Paulaner has been a huge source of pride for the city’s residents. Since 1634, the company has beer that has since become world famous and synonymous with Bavaria. To date, the brand has more than
1,300 breweries in Germany, the largest of which is located in Munich.
“We’re more than just a small local brewery. We sell our beer all over the world, in 80 countries to be exact, and have strong growth in international markets, such as Asia,” said Paulaner CEO Roland Tobias.
Paulaner has established a presence in China and South Korea and is rebuilding its brewery in Singapore. Under a new franchising model, the company is looking for other highly-motivated counterparts in Asia who are interested in introducing the brand to a younger market in the region.
“We are very enthusiastic about our brand and in bringing the heritage and beer culture that we have to many people in Asia,” Tobias said.
Another global firm with deep roots in Munich is Staedtler. For more than 350 years, the writing instruments manufacturer has been associated with innovation. As one of the oldest industrial firms in Germany, it continues to develop new products, from the very first black lead pencil to colored pencils, PVC-free erasers, fiber tip pens, wooden-case pencils and most recently, its patented concrete pens.
Amid this anti-digitalization trend of returning to analog, the company remains an open adapter of change. It has partnered with Samsung and is in talks with Google to develop digital products.

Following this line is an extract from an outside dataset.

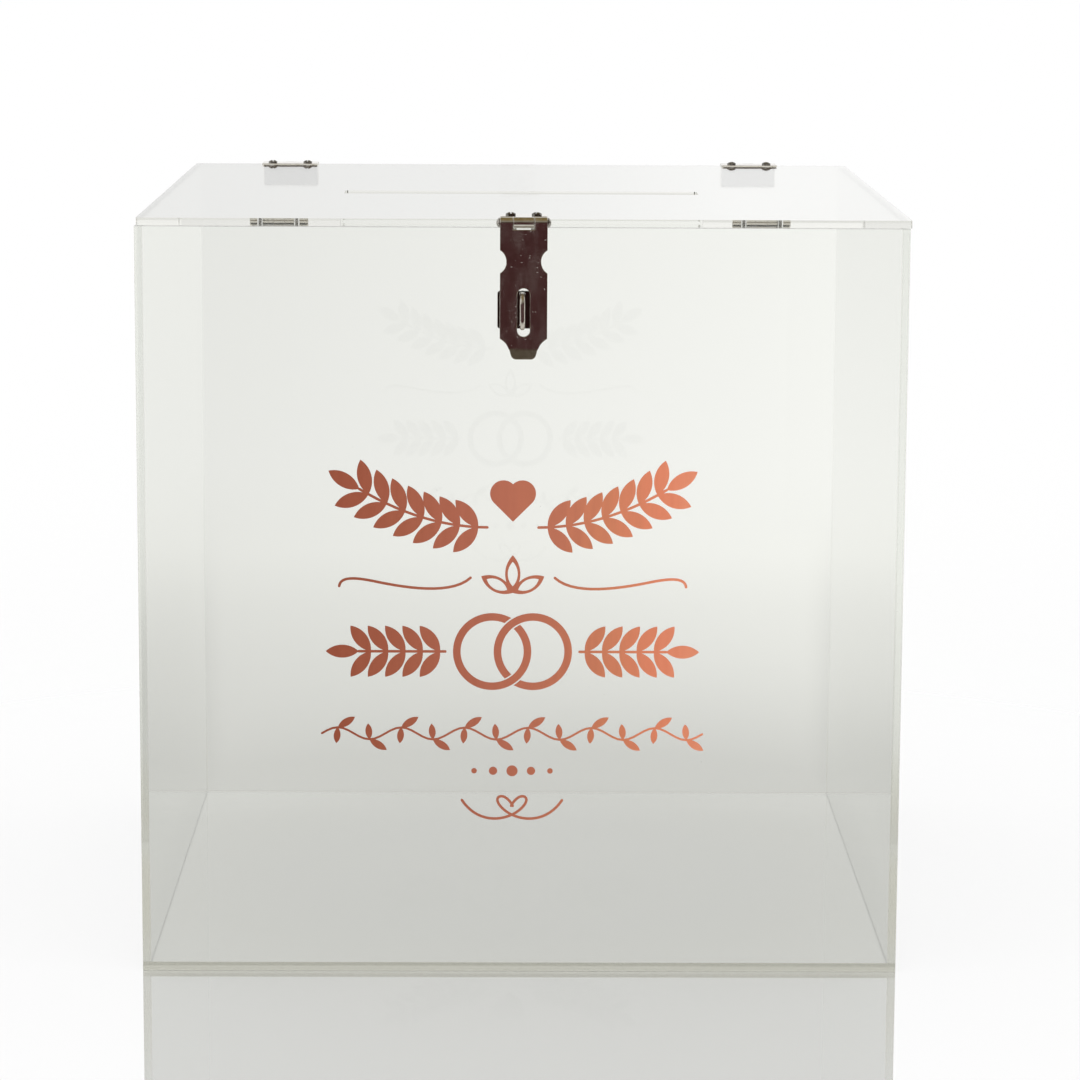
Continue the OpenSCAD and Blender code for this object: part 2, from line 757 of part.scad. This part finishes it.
// Two linked rings between two leafy sprigs
module foil_rings() {
    sprig_x = ring_pitch / 2 + ring_r + sprig_gap;
    foil(ring_z) {
        linked_band(-1, 1);
        linked_band(1, -1);
        mirrored_x() {
            stroke([[sprig_x, 0], [sprig_x + sprig_run / 2, 0], [sprig_x + sprig_run, 0]]);
            for (k = [0:sprig_leaves - 1], s = [-1, 1]) {
                translate([sprig_x + sprig_run * (k + 0.3) / sprig_leaves, 0]) rotate(s * sprig_spread)
                    leaf(sprig_leaf_l, sprig_leaf_w);
            }
            translate([sprig_x + sprig_run, 0]) leaf(sprig_leaf_l, sprig_leaf_w);
        }
    }
}

// A waving stem with a leaf at each crest
module foil_vine() {
    function wave(x) = vine_wave * sin(180 * vine_turns * x / vine_half);
    steps = 12 * vine_turns;
    foil(vine_z) {
        stroke([for (i = [0:steps]) let (x = -vine_half + 2 * vine_half * i / steps) [x, wave(x)]],
            stroke_w * 0.8);
        for (k = [0:2 * vine_turns - 1]) {
            x = -vine_half + vine_half * (k + 0.5) / vine_turns;
            s = sign(wave(x));
            translate([x, wave(x)]) rotate(s * vine_up) leaf(vine_leaf_l, vine_leaf_w);
            translate([x, wave(x)]) rotate(s * vine_down)
                leaf(vine_leaf_l * 0.8, vine_leaf_w * 0.9);
        }
    }
}

// Five dots, the largest in the middle
module foil_dots() {
    foil(dots_z) {
        for (k = [-2:2]) {
            translate([k * dot_pitch, 0, 0])
                cylinder(r = dot_r - dot_step * abs(k), h = foil_t, $fn = fine);
        }
    }
}

// A heart drawn by two crossing strokes that run out to the sides
module foil_heart_knot() {
    foil(knot_z) mirrored_x() stroke(chain(knot_half * knot_shape));
}

front_panel();
back_panel();
left_panel();
right_panel();
base_panel();
lid_panel();
left_hinge_lid_leaf();
left_hinge_back_leaf();
left_hinge_pin();
left_hinge_pad();
left_hinge_screws();
left_hinge_nuts();
right_hinge_lid_leaf();
right_hinge_back_leaf();
right_hinge_pin();
right_hinge_pad();
right_hinge_screws();
right_hinge_nuts();
hasp_leaf();
hasp_strap();
hasp_pin();
hasp_screws();
hasp_nuts();
staple_plate();
staple_loop();
staple_screws();
staple_nuts();
foil_garland();
foil_swashes();
foil_rings();
foil_vine();
foil_dots();
foil_heart_knot();
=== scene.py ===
"""Wedding card box: clear acrylic cube, slotted lid on two back hinges, hasp and staple,
rose-gold foil ornament. Metres, +Z up, the front faces -Y."""
import json
import math

import bmesh
import bpy
import numpy as np
from mathutils import Matrix, Vector


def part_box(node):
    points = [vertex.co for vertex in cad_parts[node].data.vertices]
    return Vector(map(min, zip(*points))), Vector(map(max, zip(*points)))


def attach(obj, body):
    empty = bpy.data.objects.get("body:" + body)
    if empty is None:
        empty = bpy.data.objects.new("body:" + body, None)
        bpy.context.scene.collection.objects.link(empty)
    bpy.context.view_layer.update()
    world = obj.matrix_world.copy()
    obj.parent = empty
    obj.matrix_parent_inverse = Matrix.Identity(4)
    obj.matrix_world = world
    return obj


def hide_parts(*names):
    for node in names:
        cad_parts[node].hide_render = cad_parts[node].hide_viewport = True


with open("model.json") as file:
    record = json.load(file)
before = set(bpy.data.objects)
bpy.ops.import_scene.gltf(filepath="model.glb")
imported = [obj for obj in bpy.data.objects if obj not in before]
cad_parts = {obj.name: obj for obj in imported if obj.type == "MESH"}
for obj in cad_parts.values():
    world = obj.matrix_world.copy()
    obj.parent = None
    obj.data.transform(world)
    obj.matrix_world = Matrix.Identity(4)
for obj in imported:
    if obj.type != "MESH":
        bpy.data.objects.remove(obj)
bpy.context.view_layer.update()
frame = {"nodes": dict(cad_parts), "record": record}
NODES = frame["nodes"]
SLOTS = {part["node"]: part["material_slot"] for part in frame["record"]["subparts"]}
BODIES = {node: body for body, members in frame["record"]["behaviour"]["bodies"].items()
          for node in members}
MM = 0.001

# half widths of the box inside and outside its walls, depth of the joints between the side
# walls and the back and front ones, and the base's thickness
side_lo, side_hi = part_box("right_panel")
WALL_IN, WALL_OUT = side_lo[0], side_hi[0]
JOINT_Y = (side_hi[1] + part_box("back_panel")[0][1]) / 2
BASE_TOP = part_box("base_panel")[1][2]


# ---------------------------------------------------------------- colours and nodes

def lin(hexa):
    """sRGB hex to linear RGBA: c/12.92 below 0.04045, ((c + 0.055)/1.055)^2.4 above."""
    rgb = [int(hexa[i:i + 2], 16) / 255 for i in (1, 3, 5)]
    return [c / 12.92 if c <= 0.04045 else ((c + 0.055) / 1.055) ** 2.4 for c in rgb] + [1.0]


def add(tree, kind, *values, output=0, **named):
    """Adds a node and gives back its output. Values go into its inputs in order. A name with
    a capital is an input, any other a setting. Sockets are linked, all else is set."""
    node = tree.nodes.new("ShaderNode" + kind)
    inputs = list(enumerate(values))
    for name, value in named.items():
        if name[0].isupper():
            inputs.append((name.replace("_", " "), value))
        else:
            setattr(node, name, value)
    for key, value in inputs:
        if isinstance(value, bpy.types.NodeSocket):
            tree.links.new(value, node.inputs[key])
        else:
            node.inputs[key].default_value = value
    return node.outputs[output] if len(node.outputs) else None


def smooth(tree, value, low, high):
    """0 at low, 1 at high, smooth between; low may be the larger."""
    return add(tree, "MapRange", value, low, high, 0.0, 1.0,
               interpolation_type="SMOOTHSTEP")


def tones(tree, value, *stops):
    """Colour by value; stops are (value, hex), rising."""
    low, high = stops[0][0], stops[-1][0]
    colour = add(tree, "ValToRGB", add(tree, "MapRange", value, low, high, 0.0, 1.0))
    elements = colour.node.color_ramp.elements
    while len(elements) < len(stops):
        elements.new(1.0)
    for element, (place, hexa) in zip(elements, stops):
        element.position = (place - low) / (high - low)
        element.color = lin(hexa)
    return colour


def material(name):
    """A material with an empty node tree, and the tree."""
    mat = bpy.data.materials.new(name)
    mat.use_nodes = True
    mat.node_tree.nodes.clear()
    return mat, mat.node_tree


# ---------------------------------------------------------------- materials

def clear_acrylic():
    """Cast PMMA sheet: index 1.49, polished faces, a faint grey-green body, a few dust
    specks lying on it, and a little yellow cement in its joints."""
    mat, t = material("cast_acrylic_sheet")
    place = add(t, "TexCoord", output="Object")
    # dust specks about 0.3 mm across and 12 mm apart, in patches
    cells = add(t, "TexVoronoi", Vector=place, Scale=85.0)
    patch = add(t, "TexNoise", Vector=place, Scale=9.0, Detail=2.0)
    speck = add(t, "Math", smooth(t, cells, 0.022, 0.012), smooth(t, patch, 0.52, 0.66),
                operation="MULTIPLY")
    clear = add(t, "Math", 1.0, add(t, "Math", speck, 0.55, operation="MULTIPLY"),
                operation="SUBTRACT")
    # the ends of the sides and the base are cemented to the front and back panels; the
    # cement is most yellow low down, where it ran
    across = add(t, "Math", add(t, "SeparateXYZ", place, output="X"), operation="ABSOLUTE")
    depth = add(t, "Math", add(t, "SeparateXYZ", place, output="Y"), operation="ABSOLUTE")
    height = add(t, "SeparateXYZ", place, output="Z")
    beside = add(t, "Math", across, WALL_IN - 0.2 * MM, operation="GREATER_THAN")
    below = add(t, "Math", height, BASE_TOP + 0.2 * MM, operation="LESS_THAN")
    end = add(t, "Math", beside, below, operation="MAXIMUM")
    plane = add(t, "Math", depth, JOINT_Y, 0.25 * MM, operation="COMPARE")
    cement = tones(t, height, (0.0, "#F4F4EF"), (0.004, "#F3F3EE"), (0.015, "#F3F2EB"),
                   (0.032, "#F7F7F2"), (0.05, "#FCFDFC"))
    tint = add(t, "Mix", data_type="RGBA", output="Result", A=lin("#FCFDFC"), B=cement,
               Factor=add(t, "Math", plane, end, operation="MULTIPLY"))
    sheet = add(t, "BsdfPrincipled", Base_Color=tint, Roughness=0.0, IOR=1.49,
                Transmission_Weight=clear)
    body = add(t, "VolumeAbsorption", Color=lin("#E5E5DB"), Density=0.35)
    add(t, "OutputMaterial", Surface=sheet, Volume=body)
    return mat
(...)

“It is of utmost importance to us to be at the edge of the development,” CEO Axel Marx said.
Currently, Asia accounts for 20 percent of the company’s sales and is projected to generate between 25 and 30 percent in the medium term.

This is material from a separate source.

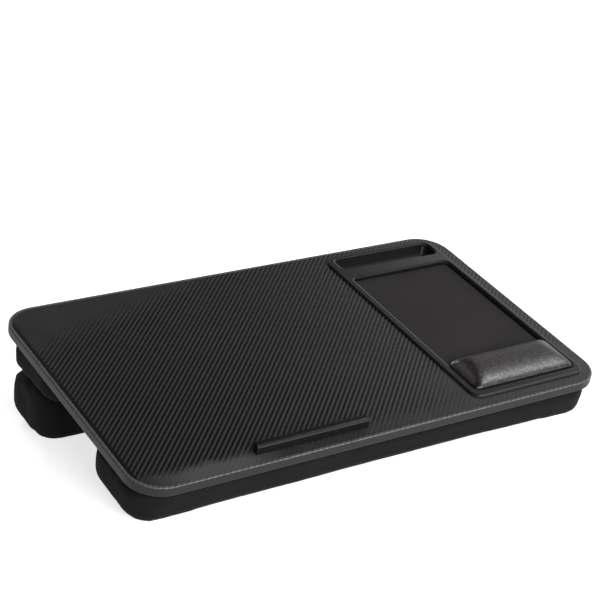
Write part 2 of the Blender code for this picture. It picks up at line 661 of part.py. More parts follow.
def standing_place():
    """The tilt about x, and where the board's origin lands for a centred, grounded desk."""
    turn = Matrix.Rotation(TILT, 3, "X")
    reach = [(turn @ Vector((0, side * (BOARD_DEPTH / 2 - inset), z))).y
             for side in (-1, 1) for inset, z in band_profile()]
    return Vector((0, -(min(reach) + max(reach)) / 2, -(turn @ GROUND_POINT).z))


def main():
    clear_scene()
    laminate = make_material("board_laminate", (0.018, 0.018, 0.017), 0.30)
    edging = make_material("edge_band_plastic", (0.022, 0.022, 0.022), 0.35)
    fibreboard = make_material("fibreboard", (0.42, 0.30, 0.19), 0.85)
    lining = make_material("underside_lining", (0.015, 0.015, 0.016), 0.95)
    plastic = make_material("tray_plastic", (0.009, 0.009, 0.009), 0.38)
    pad_cloth = make_material("pad_cloth", (0.024, 0.022, 0.023), 0.92)
    soft_skin = make_material("wrist_rest_skin", (0.012, 0.009, 0.008), 0.45)
    gel = make_material("gel", (0.30, 0.32, 0.34), 0.25)
    bar_plastic = make_material("stop_bar_plastic", (0.012, 0.012, 0.012), 0.35)
    steel = make_material("screw_steel", (0.50, 0.50, 0.52), 0.35, 1.0)
    fabric = make_material("cushion_fabric", (0.011, 0.011, 0.011), 0.95)
    foam = make_material("cushion_foam", (0.55, 0.53, 0.47), 0.95)
    closure = make_material("hook_and_loop", (0.018, 0.018, 0.019), 0.9)

    desk = make_empty("desk_frame", standing_place())
    desk.rotation_euler = (TILT, 0, 0)
    booster = make_empty("booster_hinge", HINGE_POINT, desk)

    build_edge_band(desk, edging)
    build_board_layer("top_laminate", LAMINATE_BOTTOM, 0, desk, laminate)
    build_board_layer("board_core", CORE_BOTTOM, CORE_TOP, desk, fibreboard)
    build_base_panel(desk, fibreboard)
    build_underside_fabric(desk, lining)
    build_tray_frame(desk, plastic)
    build_mouse_pad(desk, pad_cloth)
    build_wrist_rest(desk, soft_skin, gel, plastic)
    build_stop_bar(desk, bar_plastic)
    for number, place in enumerate(tray_screw_places(), 1):
        build_screw("tray_screw_%d" % number, place, desk, steel)
    for number, place in enumerate(bar_screw_places(), 1):
        build_screw("stop_screw_%d" % number, place, desk, steel)

    origin = Vector((0, FRONT_CUSHION_Y, CUSHION_TOP))
    front = build_cushion("front_cushion", origin, FRONT_CUSHION_DEPTH, CUSHION_TOP + FRONT_CUSHION_DROP,
                          (FRONT_CUSHION_TOP_ROUND, GROUND_ROUND), CUSHION_CROWN, desk, Vector(),
                          fabric, foam)
    apply_shape(front, "front_cushion_ground", ground_cutter(origin))
    origin = Vector((0, REAR_CUSHION_Y, CUSHION_TOP))
    build_cushion("rear_cushion", origin, REAR_CUSHION_DEPTH, CUSHION_TOP + REAR_CUSHION_DROP,
                  (REAR_CUSHION_TOP_ROUND, REAR_CUSHION_BOTTOM_ROUND), 0, desk, Vector(), fabric, foam)
    origin = Vector((0, BOOSTER_Y, BOOSTER_TOP))
    lower = build_cushion("booster", origin, BOOSTER_DEPTH, BOOSTER_HEIGHT, (BOOSTER_TOP_ROUND, GROUND_ROUND),
                          CUSHION_CROWN, booster, HINGE_POINT, fabric, foam)
    apply_shape(lower, "booster_ground", ground_cutter(origin))

    build_strips(desk, booster, closure, closure)
    build_hinge_tape(desk, fabric)


main()
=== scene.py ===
"""Looks of the lap desk: materials, soft pieces, light and camera, built around the CAD frame."""
import json
import math

import bmesh
import bpy
import numpy as np
from mathutils import Matrix, Vector, noise as field
from mathutils.bvhtree import BVHTree


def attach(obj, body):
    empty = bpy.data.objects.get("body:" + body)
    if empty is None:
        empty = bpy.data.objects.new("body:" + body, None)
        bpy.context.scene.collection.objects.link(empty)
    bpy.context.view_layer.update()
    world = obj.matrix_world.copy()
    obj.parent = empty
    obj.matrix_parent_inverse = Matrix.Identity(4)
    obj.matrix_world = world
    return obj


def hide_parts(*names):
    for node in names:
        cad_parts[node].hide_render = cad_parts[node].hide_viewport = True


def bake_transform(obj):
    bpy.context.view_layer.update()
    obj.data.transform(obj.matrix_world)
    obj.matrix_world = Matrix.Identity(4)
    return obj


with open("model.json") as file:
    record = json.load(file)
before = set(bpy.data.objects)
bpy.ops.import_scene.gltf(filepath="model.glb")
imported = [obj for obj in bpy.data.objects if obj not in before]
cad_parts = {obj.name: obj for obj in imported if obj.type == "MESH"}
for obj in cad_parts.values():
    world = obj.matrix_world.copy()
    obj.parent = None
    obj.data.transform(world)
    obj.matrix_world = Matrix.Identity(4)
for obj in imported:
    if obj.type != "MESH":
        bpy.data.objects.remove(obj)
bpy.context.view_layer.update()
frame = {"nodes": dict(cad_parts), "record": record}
NODES = frame["nodes"]


# Board frame: the origin at the centre of the board's top face, x right, y rear, z up its normal

UPWARD = 0.9


def find_board_frame():
    """The tilt and the middle of the board's top face, read from the laminate."""
    mesh = NODES["top_laminate"].data
    normal = Vector()
    for face in mesh.polygons:
        if face.normal.z > UPWARD:
            normal += face.normal * face.area
    tilt = math.atan2(-normal.y, normal.z)
    turn = Matrix.Rotation(tilt, 4, "X")
    flat = [turn.inverted() @ vertex.co for vertex in mesh.vertices]
    low = [min(point[i] for point in flat) for i in range(3)]
    high = [max(point[i] for point in flat) for i in range(3)]
    middle = Vector(((low[0] + high[0]) / 2, (low[1] + high[1]) / 2, high[2]))
    return tilt, Matrix.Translation(turn @ middle) @ turn


TILT, BOARD = find_board_frame()
TO_BOARD = BOARD.inverted()


def board_box(node):
    """Lowest and highest corner of a CAD node in the board frame."""
    points = [TO_BOARD @ vertex.co for vertex in NODES[node].data.vertices]
    return (Vector([min(point[i] for point in points) for i in range(3)]),
            Vector([max(point[i] for point in points) for i in range(3)]))


# Node helpers

def feed(tree, socket, value):
    """Links a socket to another one, or sets it to a number or colour."""
    if isinstance(value, bpy.types.NodeSocket):
        tree.links.new(value, socket)
    else:
        socket.default_value = value


def calc(tree, operation, *values, clamp=False):
    """The result of a Math node."""
    node = tree.nodes.new("ShaderNodeMath")
    node.operation = operation
    node.use_clamp = clamp
    for socket, value in zip(node.inputs, values):
        feed(tree, socket, value)
    return node.outputs[0]


def spread(tree, value, low, high, new_low=0.0, new_high=1.0):
    """Maps a value from one range to another, and stops at its ends."""
    node = tree.nodes.new("ShaderNodeMapRange")
    for name, item in (("Value", value), ("From Min", low), ("From Max", high), ("To Min", new_low),
                       ("To Max", new_high)):
        feed(tree, node.inputs[name], item)
    return node.outputs[0]


def mix_value(tree, share, first, second):
    node = tree.nodes.new("ShaderNodeMix")
    feed(tree, node.inputs[0], share)
    feed(tree, node.inputs[2], first)
    feed(tree, node.inputs[3], second)
    return node.outputs[0]


def blend_colour(tree, share, first, second):
    node = tree.nodes.new("ShaderNodeMix")
    node.data_type = "RGBA"
    feed(tree, node.inputs[0], share)
    feed(tree, node.inputs[6], (*first, 1.0) if isinstance(first, tuple) else first)
    feed(tree, node.inputs[7], (*second, 1.0) if isinstance(second, tuple) else second)
    return node.outputs[2]


def noise(tree, vector, scale, detail=2.0, roughness=0.5):
    node = tree.nodes.new("ShaderNodeTexNoise")
    feed(tree, node.inputs["Vector"], vector)
    node.inputs["Scale"].default_value = scale
    node.inputs["Detail"].default_value = detail
    node.inputs["Roughness"].default_value = roughness
    return node.outputs[0]


def cells(tree, vector, scale):
    node = tree.nodes.new("ShaderNodeTexVoronoi")
    feed(tree, node.inputs["Vector"], vector)
    node.inputs["Scale"].default_value = scale
    return node.outputs[0]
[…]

“Asia is a real brickstone of Staedtler,” Axel stressed.
Staedtler has been present in the region since 1926 and continues to expand in countries, such as Thailand, Indonesia and South Korea. After opening a store in Hong Kong recently, the company is slated to open a new store in Macau at the end of the year.
Dr. Eberhard Sasse, President of IHK Munich, highlights this strong relationship between Germany and Asia. His organization, the German Chamber of Industry and Commerce Munich, works closely with German companies and foreign chambers of commerce to discuss the challenges of doing business abroad.
IHK Munich also networks with Asian firms and promotes investment opportunities in Germany’s automotive, ICT, OEM, aerospace and medical sectors, among others.
“We have to work together. That is very important,” Sasse said.